To take the last question first, Guitar Heaven might be the last nail in the coffin that holds the rapidly putrefying remains of Rolling Stone’s credibility. The magazine gave the album three stars (out of five) and called the performances, “mostly faithful to the originals” which suggests to me that Rolling Stone‘s Mark Kemp may not have actually listened to Guitar Heaven. Not that I can blame him. If you think the Joe Cocker-sung abortion that they call “Little Wing” on this album is “faithful” to Jimi Hendrix’s original, I will fight you. I will literally, violently, will all the force of my rage, fight you. With a two-by-four and a sock full of quarters. If anything, Cocktana’s version of “Little Wing” serves as definitive proof that we should pass an international law that forbids people to cover Jimi Hendrix songs.

And how did something like Guitar Heaven come to exist? That’s the easiest question of all to answer: it came about the same way every Santana album has for the last dozen years.
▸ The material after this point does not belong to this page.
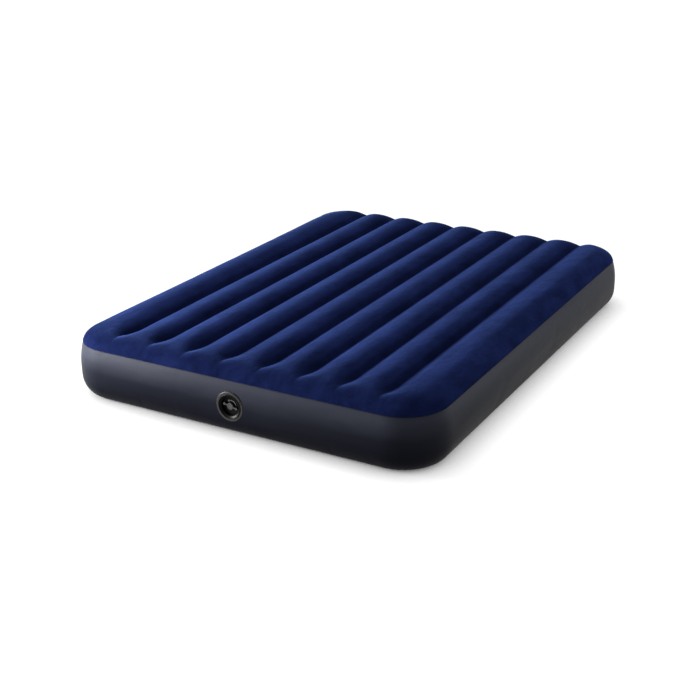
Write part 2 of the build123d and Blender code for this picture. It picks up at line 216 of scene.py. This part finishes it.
def side_point(x, y, out, z, above_seam):
    """A point of the rounded edge, straight out from (x, y) on the core's outline."""
    dx, dy = outward(x, y)
    px = x + dx * out
    py = y + dy * out
    if not above_seam:
        return px, py, z
    fade = min(1.0, max(0.0, (z - SEAM_Z) / (HEIGHT - SEAM_Z)))
    return px, py, z - groove(px, py, TOP_DEPTH) * fade


def held_on_side(x, y, z):
    """Whether the simulation holds a point of the rounded edge: its foot, round the valve, and on a weld."""
    near_valve = abs(x) < HELD_VALVE_X and y < HELD_VALVE_FRONT and abs(z - VALVE.z) < HELD_VALVE_Z
    return z < HELD_BELOW or near_valve or (z > SEAM_Z and on_weld(x, y))


def side_panel(step, seam_step, out, z):
    """Which welded panel a ring of the rounded edge belongs to."""
    if step <= seam_step:
        return TOP
    return BAND if out >= BASE_SEAM_OUT or z > BASE_SEAM_Z else BASE


def air_form():
    """Vertices, faces, each face's panel and the vertices held in the simulation."""
    xs = columns()
    ys = rows()
    nx = len(xs)
    ny = len(ys)
    verts = []
    faces = []
    panel = []
    held = []

    def grid(z, depth, sign):
        """One flat side of the core with its grooves: sign 1 for the top, -1 for the underside."""
        start = len(verts)
        for y in ys:
            for x in xs:
                px, py = rounded(x, y)
                verts.append((px, py, z - sign * groove(px, py, depth)))
                held.append(on_weld(x, y) or sign < 0)
        return start

    top = grid(HEIGHT, TOP_DEPTH, 1)
    base = grid(0.0, BASE_DEPTH, -1)
    for j in range(ny - 1):
        for i in range(nx - 1):
            a = j * nx + i
            faces.append((top + a, top + a + 1, top + a + nx + 1, top + a + nx))
            panel.append(TOP)
            faces.append((base + a, base + a + nx, base + a + nx + 1, base + a + 1))
            panel.append(BASE)

    loop = list(range(nx))
    loop += [j * nx + nx - 1 for j in range(1, ny)]
    loop += [(ny - 1) * nx + i for i in range(nx - 2, -1, -1)]
    loop += [j * nx for j in range(ny - 2, 0, -1)]
    ends = [(a, (a + 1) % len(loop)) for a in range(len(loop))]
    profile, seam_step = edge_profile()
    previous = [top + k for k in loop]
    for step, (out, z) in enumerate(profile, start=1):
        ring = []
        for k in loop:
            x, y, _ = verts[top + k]
            point = side_point(x, y, out, z, step < seam_step)
            ring.append(len(verts))
            verts.append(point)
            held.append(held_on_side(point[0], point[1], z) or step == seam_step)
        for a, b in ends:
            faces.append((previous[a], ring[a], ring[b], previous[b]))
            panel.append(side_panel(step, seam_step, out, z))
        previous = ring
    for a, b in ends:
        faces.append((previous[a], base + loop[a], base + loop[b], previous[b]))
        panel.append(BASE)
    return verts, faces, panel, held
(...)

Santana decides he wants to buy a boat, some producers come in and write some shitty tracks, arrange the collaborations with some brand-name, talentless vocalists (I know some people think that lasting a few weeks on American Idol means you’re talented, but I submit to you that it means exactly the opposite of that), and behold! a full-length album’s worth of crap is ready to clog up your FM radio for another year. Santana gets his boat, one or more asshole collaborators get Grammys, and everyone wins except, of course, people who believe in things like truth and beauty. Guitar Heaven turns the formula on its head by eliminating the need to actually write songs at all – now, Santana and his partners in crime (let’s just call it what it is, okay?) can mangle songs that people already know and love. And don’t believe for a second that this is a one-time deal; I’ll bet you every one of Carlos Santana’s dollars that there will be a Guitar Heaven II some time in the near future.
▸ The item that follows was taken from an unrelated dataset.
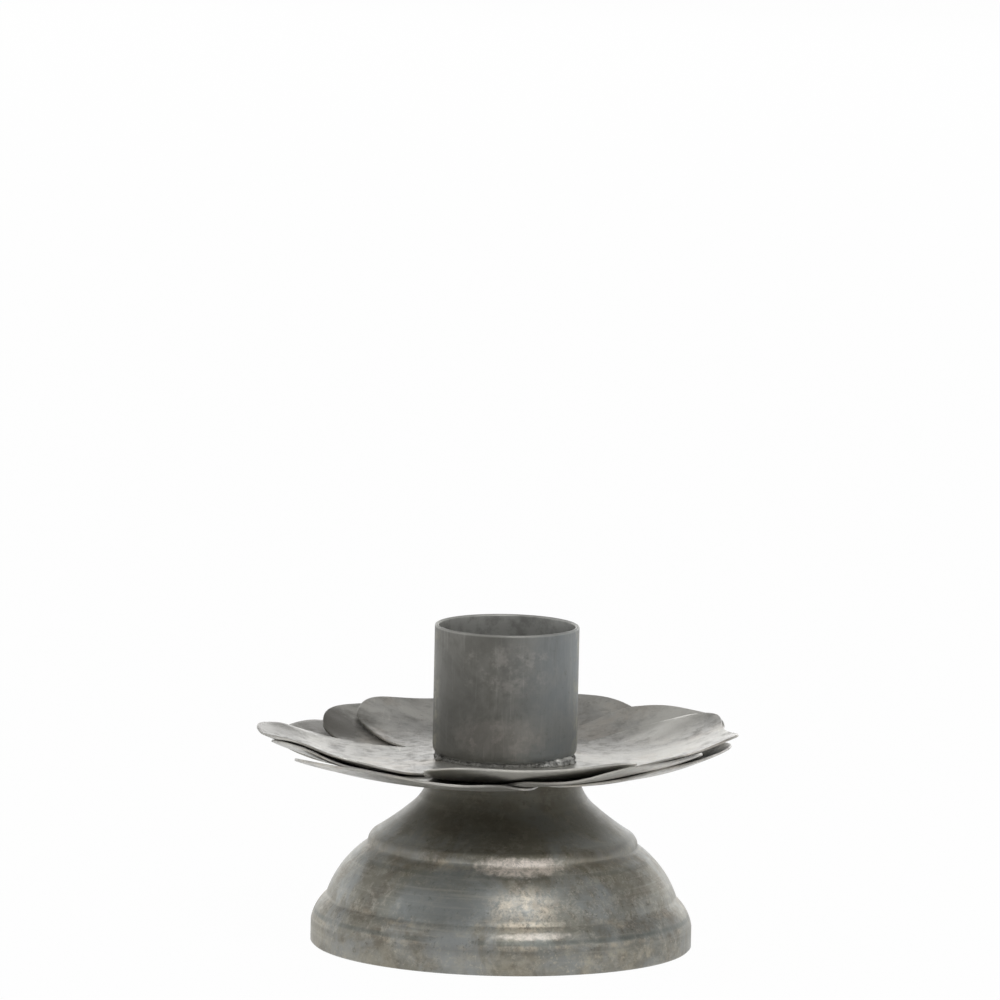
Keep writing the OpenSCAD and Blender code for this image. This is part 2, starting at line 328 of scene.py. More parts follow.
class Metal(Maker):
    """An aged metal: stains on object coordinates, laid over one another, then one Principled shader."""

    # A patch fades out between these shares of its reach. A band is whole within this share of its own.
    PATCH_FADE_SHARES = (0.6, 1.25)
    BAND_CORE_SHARE = 0.2

    def __init__(self, name):
        self.material = bpy.data.materials.new(name)
        self.material.use_nodes = True
        super().__init__(self.material.node_tree)
        self.place = self.node("ShaderNodeTexCoord", out="Object")
        axes = self.node("ShaderNodeSeparateXYZ", inputs={0: self.place})
        self.x, self.y, self.z = (axes.also(axis) for axis in "XYZ")
        self.colour = None

    def noise(self, scale, detail, rough, warp=0.0, place=None):
        """Cloudy noise round one half. The scale is in waves for each metre."""
        inputs = {"Vector": place or self.place, "Scale": scale, "Detail": detail,
                  "Roughness": rough, "Distortion": warp}
        return self.node("ShaderNodeTexNoise", inputs=inputs, out="Fac")

    def streaks(self, scales, detail, rough, warp=0.0):
        """Noise with its own scale on each axis, drawn out along the axes with the small ones."""
        place = self.node("ShaderNodeVectorMath", {"operation": "MULTIPLY"}, {0: self.place, 1: scales})
        return self.noise(1.0, detail, rough, warp, place)

    def patch(self, centre, reach, ragged, scale=350):
        """One in a ragged patch round a point, zero outside it. Centre and reach are in metres."""
        parts = [(axis - c) / r for axis, c, r in zip((self.x, self.y, self.z), centre, reach)]
        far = (parts[0] * parts[0] + parts[1] * parts[1] + parts[2] * parts[2]) ** 0.5
        far = far + (self.noise(scale, detail=6, rough=0.7) - 0.5) * ragged * 2
        return 1 - far.between(*self.PATCH_FADE_SHARES)

    def band(self, height, reach):
        """One at a height, zero past reach above and below it."""
        return 1 - abs(self.z - height).between(reach * self.BAND_CORE_SHARE, reach)

    def stain(self, share, colour):
        """Lays a colour over what the metal has, by a share from zero to one."""
        self.colour = self.colours(share, self.colour, colour)

    def finish(self, metallic, roughness, height, depth):
        """Closes the material. Height is the bump's pattern, and depth its size in metres."""
        inputs = {"Height": height, "Distance": depth, "Strength": 1.0}
        bump = self.node("ShaderNodeBump", inputs=inputs, out="Normal")
        inputs = {"Base Color": self.colour, "Metallic": metallic, "Roughness": roughness, "Normal": bump}
        shader = self.node("ShaderNodeBsdfPrincipled", inputs=inputs)
        self.node("ShaderNodeOutputMaterial", inputs={"Surface": shader})
        return self.material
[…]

So who’s it for? You might be inclined to guess that it’s for the same Baby Boomers who saw Santana, drugged off his ass, at Woodstock forty-one years ago. If so, shouldn’t they be outraged? After all, Guitar Heaven almost certainly represents the co-opting and watering down of some of the great, primal rock ‘n’ roll moments that were the soundtrack to the youth of a many a Baby Boomer. Santana’s guitar tone renders the notes of Jimi Hendrix, Keith Richards, and Angus Young in a warm, digitally polished shine that is about as vital as a road-killed squid (it happens more often than you think) and only one vocal performance on Guitar Heaven really does justice to the original song; Chester Bennington’s performance on the Doors’ “Riders on the Storm”, is every bit as boring as Jim Morrison’s.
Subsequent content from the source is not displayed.